■ Direction
Give all of the lines again, with nothing added or dropped.
--- BEGIN ---
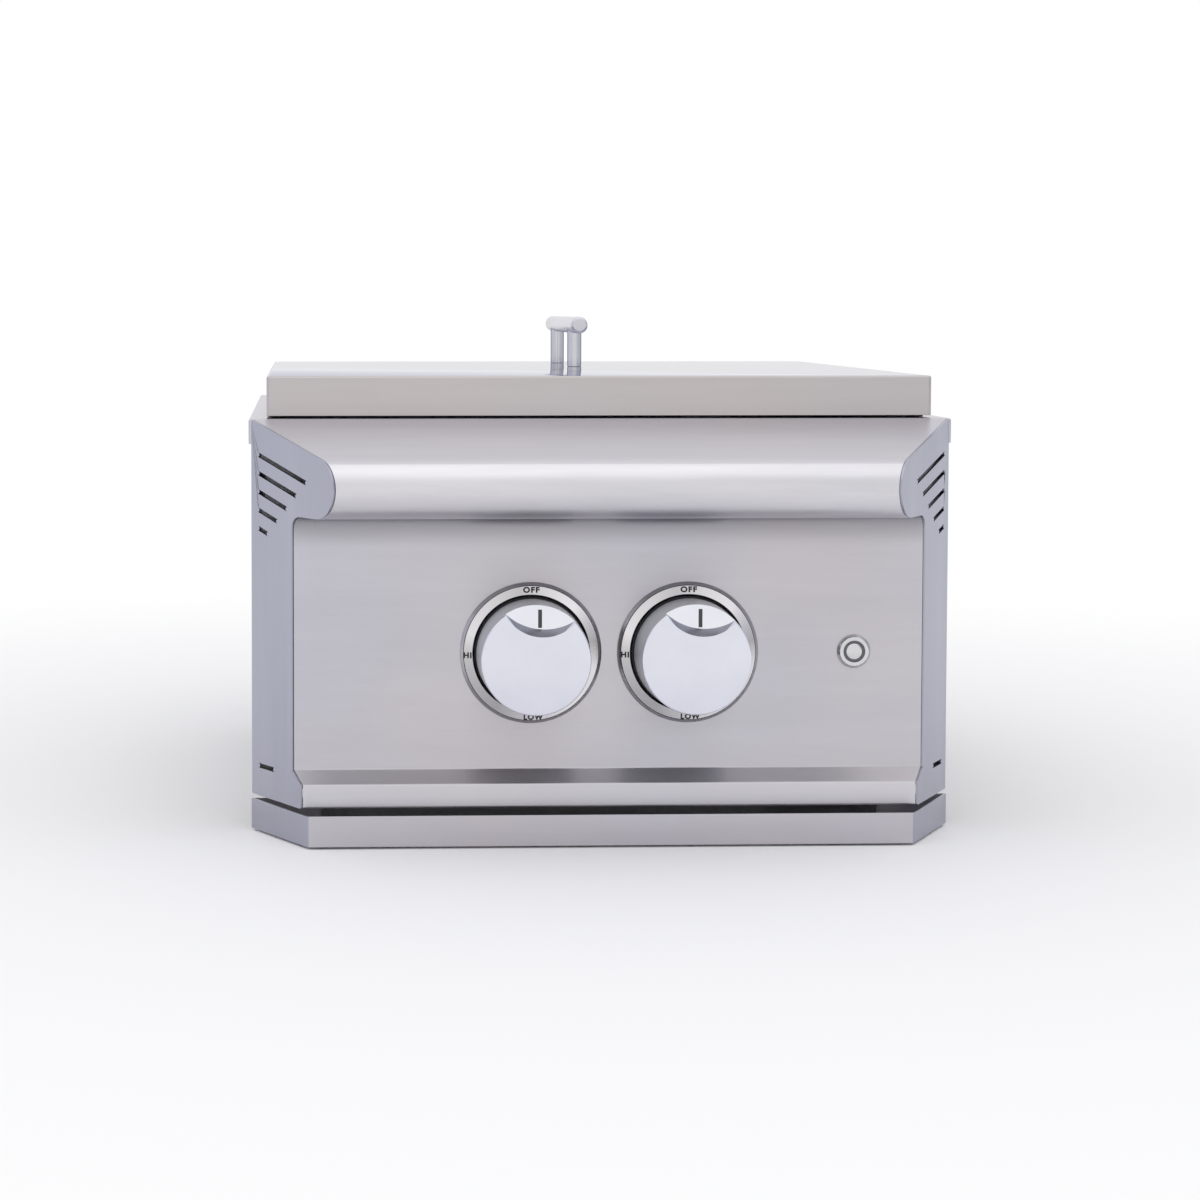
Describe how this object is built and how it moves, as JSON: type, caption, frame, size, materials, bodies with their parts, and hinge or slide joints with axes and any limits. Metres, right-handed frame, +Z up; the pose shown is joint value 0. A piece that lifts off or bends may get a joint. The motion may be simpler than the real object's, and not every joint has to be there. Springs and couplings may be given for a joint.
{
  "type": "built-in power burner",
  "caption": "Built-in outdoor gas power burner: ring burner under a lift-off lid, sloping bullnose control housing with turn knobs and a slide-out drip tray.",
  "frame": {"origin": "on the ground plane under the centre of the overall width and depth", "axes": "+X to the right seen from the front, +Y to the back, +Z up; the control panel faces -Y"},
  "size_m": [0.514, 0.625, 0.3735],
  "materials": {
    "brushed_sheet": "fine straight brushing along the sheet, satin",
    "firebox_sheet": "mill finish stainless sheet, slightly dull",
    "mill_steel": "plain mill finish sheet and pipe",
    "satin_steel": "turned satin steel",
    "handle_steel": "turned satin steel, lightly brushed round the axis",
    "polished_chrome": "mirror polished chrome plate",
    "pointer_ink": "dark grey filled line",
    "brass": "machined and cast brass, satin",
    "grate_steel": "heavy stainless bars, ground finish",
    "ceramic": "glazed white ceramic",
    "rubber": "matt heat-resistant rubber",
    "light_ring": "smoked translucent ring, unlit"
  },
  "bodies": {
    "chassis": {"deck_frame": "brushed_sheet", "top_hood": "brushed_sheet", "control_panel": "brushed_sheet", "end_cap_left": "brushed_sheet", "end_cap_right": "brushed_sheet", "heat_shield": "mill_steel", "firebox": "firebox_sheet", "grate_ledges": "mill_steel", "cooking_grate": "grate_steel", "wok_ring": "grate_steel", "outer_burner_ring": "brass", "inner_burner_ring": "brass", "outer_venturi": "firebox_sheet", "inner_venturi": "firebox_sheet", "burner_supports": "mill_steel", "support_screws": "satin_steel", "igniter_electrode": "ceramic", "igniter_bracket": "mill_steel", "gas_manifold": "mill_steel", "gas_inlet": "brass", "valve_body_left": "brass", "valve_body_right": "brass", "orifice_left": "brass", "orifice_right": "brass", "bezel_left": "polished_chrome", "bezel_right": "polished_chrome", "bezel_screws": "satin_steel", "button_housing": "satin_steel", "button_light_ring": "light_ring", "button_nut": "satin_steel", "tray_rail_left": "mill_steel", "tray_rail_right": "mill_steel", "rail_screws": "satin_steel"},
    "plug_left": {"valve_plug_left": "brass", "stem_spring_left": "satin_steel"},
    "plug_right": {"valve_plug_right": "brass", "stem_spring_right": "satin_steel"},
    "knob_left": {"knob_left": "polished_chrome", "knob_pointer_left": "pointer_ink", "valve_stem_left": "satin_steel"},
    "knob_right": {"knob_right": "polished_chrome", "knob_pointer_right": "pointer_ink", "valve_stem_right": "satin_steel"},
    "button": {"button_cap": "satin_steel"},
    "shutter_left": {"air_shutter_left": "satin_steel"},
    "shutter_right": {"air_shutter_right": "satin_steel"},
    "lid": {"lid_pan": "brushed_sheet", "lid_feet": "rubber", "handle_bar": "handle_steel", "handle_posts": "handle_steel", "handle_screws": "satin_steel"},
    "tray": {"drip_tray": "brushed_sheet"}
  },
  "joints": [
    {"name": "lid_lift", "type": "slide", "parent": "chassis", "child": "lid", "axis": [0, 0, 1], "range_m": [0, 0.2]},
    {"name": "tray_slide", "type": "slide", "parent": "chassis", "child": "tray", "axis": [0, -1, 0], "range_m": [0, 0.4]},
    {"name": "turn_left", "type": "hinge", "parent": "chassis", "child": "plug_left", "pos_m": [-0.056, -0.2395, 0.136], "axis": [0, -1, 0], "range_deg": [0, 186]},
    {"name": "push_left", "type": "slide", "parent": "plug_left", "child": "knob_left", "axis": [0, 1, 0], "range_m": [0, 0.004], "stiffness_N_per_m": 800},
    {"name": "turn_right", "type": "hinge", "parent": "chassis", "child": "plug_right", "pos_m": [0.056, -0.2395, 0.136], "axis": [0, -1, 0], "range_deg": [0, 186]},
    {"name": "push_right", "type": "slide", "parent": "plug_right", "child": "knob_right", "axis": [0, 1, 0], "range_m": [0, 0.004], "stiffness_N_per_m": 800},
    {"name": "button_press", "type": "slide", "parent": "chassis", "child": "button", "axis": [0, 1, 0], "range_m": [0, 0.002], "stiffness_N_per_m": 300},
    {"name": "shutter_left_turn", "type": "hinge", "parent": "chassis", "child": "shutter_left", "pos_m": [-0.056, -0.1965, 0.136], "axis": [0, 1, 0], "range_deg": [0, 90]},
    {"name": "shutter_right_turn", "type": "hinge", "parent": "chassis", "child": "shutter_right", "pos_m": [0.056, -0.1965, 0.136], "axis": [0, 1, 0], "range_deg": [0, 90]}
  ]
}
--- END ---
■ Response to the exercise
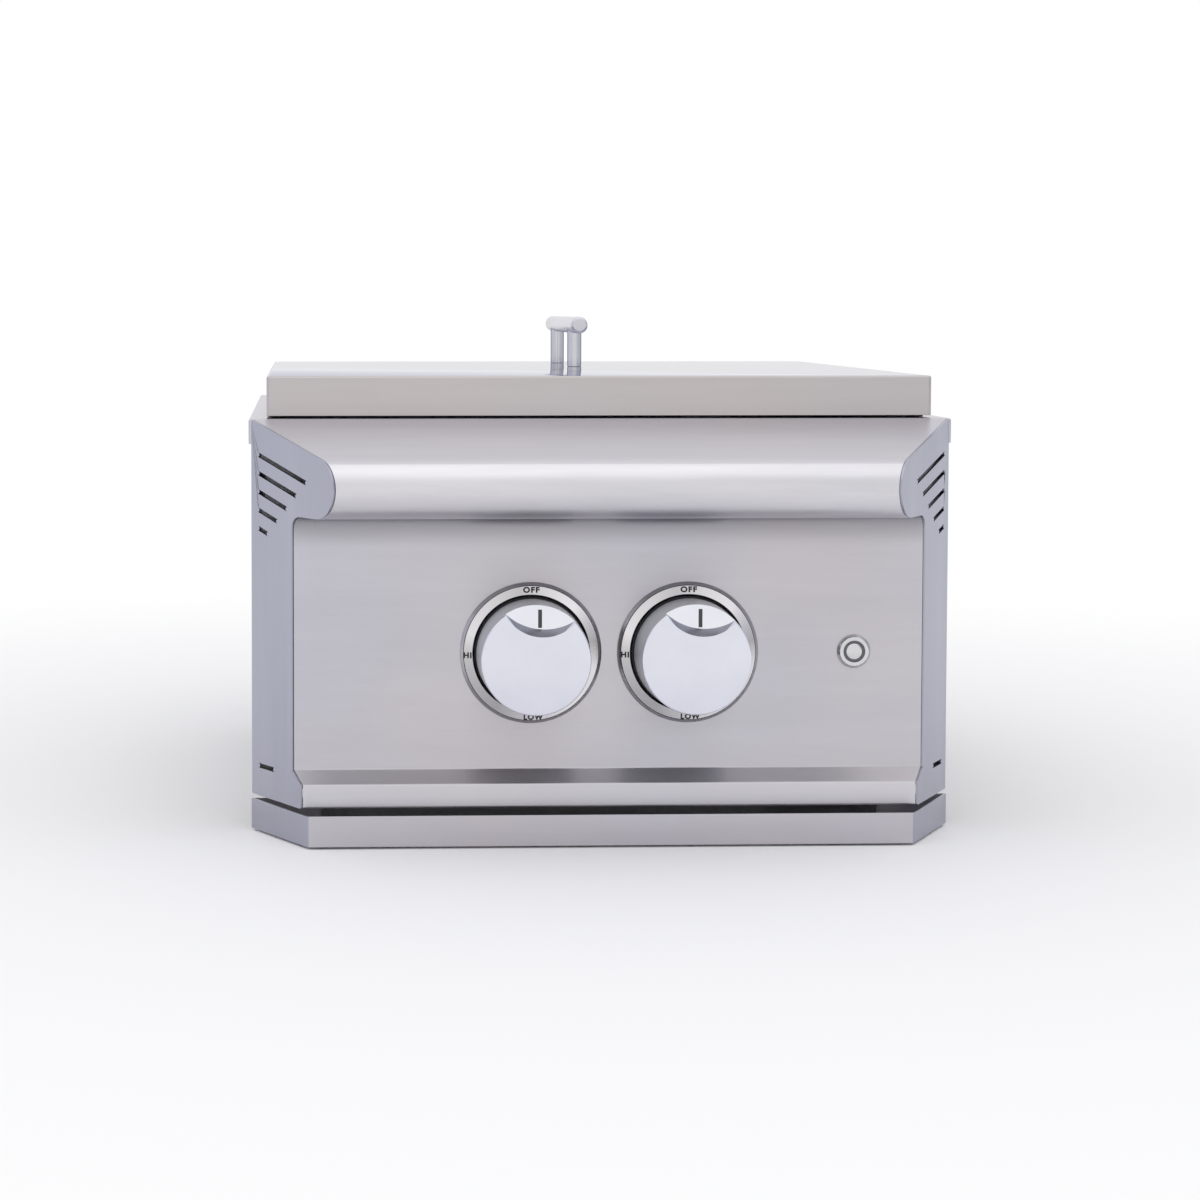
Describe how this object is built and how it moves, as JSON: type, caption, frame, size, materials, bodies with their parts, and hinge or slide joints with axes and any limits. Metres, right-handed frame, +Z up; the pose shown is joint value 0. A piece that lifts off or bends may get a joint. The motion may be simpler than the real object's, and not every joint has to be there. Springs and couplings may be given for a joint.
{
  "type": "built-in power burner",
  "caption": "Built-in outdoor gas power burner: ring burner under a lift-off lid, sloping bullnose control housing with turn knobs and a slide-out drip tray.",
  "frame": {"origin": "on the ground plane under the centre of the overall width and depth", "axes": "+X to the right seen from the front, +Y to the back, +Z up; the control panel faces -Y"},
  "size_m": [0.514, 0.625, 0.3735],
  "materials": {
    "brushed_sheet": "fine straight brushing along the sheet, satin",
    "firebox_sheet": "mill finish stainless sheet, slightly dull",
    "mill_steel": "plain mill finish sheet and pipe",
    "satin_steel": "turned satin steel",
    "handle_steel": "turned satin steel, lightly brushed round the axis",
    "polished_chrome": "mirror polished chrome plate",
    "pointer_ink": "dark grey filled line",
    "brass": "machined and cast brass, satin",
    "grate_steel": "heavy stainless bars, ground finish",
    "ceramic": "glazed white ceramic",
    "rubber": "matt heat-resistant rubber",
    "light_ring": "smoked translucent ring, unlit"
  },
  "bodies": {
    "chassis": {"deck_frame": "brushed_sheet", "top_hood": "brushed_sheet", "control_panel": "brushed_sheet", "end_cap_left": "brushed_sheet", "end_cap_right": "brushed_sheet", "heat_shield": "mill_steel", "firebox": "firebox_sheet", "grate_ledges": "mill_steel", "cooking_grate": "grate_steel", "wok_ring": "grate_steel", "outer_burner_ring": "brass", "inner_burner_ring": "brass", "outer_venturi": "firebox_sheet", "inner_venturi": "firebox_sheet", "burner_supports": "mill_steel", "support_screws": "satin_steel", "igniter_electrode": "ceramic", "igniter_bracket": "mill_steel", "gas_manifold": "mill_steel", "gas_inlet": "brass", "valve_body_left": "brass", "valve_body_right": "brass", "orifice_left": "brass", "orifice_right": "brass", "bezel_left": "polished_chrome", "bezel_right": "polished_chrome", "bezel_screws": "satin_steel", "button_housing": "satin_steel", "button_light_ring": "light_ring", "button_nut": "satin_steel", "tray_rail_left": "mill_steel", "tray_rail_right": "mill_steel", "rail_screws": "satin_steel"},
    "plug_left": {"valve_plug_left": "brass", "stem_spring_left": "satin_steel"},
    "plug_right": {"valve_plug_right": "brass", "stem_spring_right": "satin_steel"},
    "knob_left": {"knob_left": "polished_chrome", "knob_pointer_left": "pointer_ink", "valve_stem_left": "satin_steel"},
    "knob_right": {"knob_right": "polished_chrome", "knob_pointer_right": "pointer_ink", "valve_stem_right": "satin_steel"},
    "button": {"button_cap": "satin_steel"},
    "shutter_left": {"air_shutter_left": "satin_steel"},
    "shutter_right": {"air_shutter_right": "satin_steel"},
    "lid": {"lid_pan": "brushed_sheet", "lid_feet": "rubber", "handle_bar": "handle_steel", "handle_posts": "handle_steel", "handle_screws": "satin_steel"},
    "tray": {"drip_tray": "brushed_sheet"}
  },
  "joints": [
    {"name": "lid_lift", "type": "slide", "parent": "chassis", "child": "lid", "axis": [0, 0, 1], "range_m": [0, 0.2]},
    {"name": "tray_slide", "type": "slide", "parent": "chassis", "child": "tray", "axis": [0, -1, 0], "range_m": [0, 0.4]},
    {"name": "turn_left", "type": "hinge", "parent": "chassis", "child": "plug_left", "pos_m": [-0.056, -0.2395, 0.136], "axis": [0, -1, 0], "range_deg": [0, 186]},
    {"name": "push_left", "type": "slide", "parent": "plug_left", "child": "knob_left", "axis": [0, 1, 0], "range_m": [0, 0.004], "stiffness_N_per_m": 800},
    {"name": "turn_right", "type": "hinge", "parent": "chassis", "child": "plug_right", "pos_m": [0.056, -0.2395, 0.136], "axis": [0, -1, 0], "range_deg": [0, 186]},
    {"name": "push_right", "type": "slide", "parent": "plug_right", "child": "knob_right", "axis": [0, 1, 0], "range_m": [0, 0.004], "stiffness_N_per_m": 800},
    {"name": "button_press", "type": "slide", "parent": "chassis", "child": "button", "axis": [0, 1, 0], "range_m": [0, 0.002], "stiffness_N_per_m": 300},
    {"name": "shutter_left_turn", "type": "hinge", "parent": "chassis", "child": "shutter_left", "pos_m": [-0.056, -0.1965, 0.136], "axis": [0, 1, 0], "range_deg": [0, 90]},
    {"name": "shutter_right_turn", "type": "hinge", "parent": "chassis", "child": "shutter_right", "pos_m": [0.056, -0.1965, 0.136], "axis": [0, 1, 0], "range_deg": [0, 90]}
  ]
}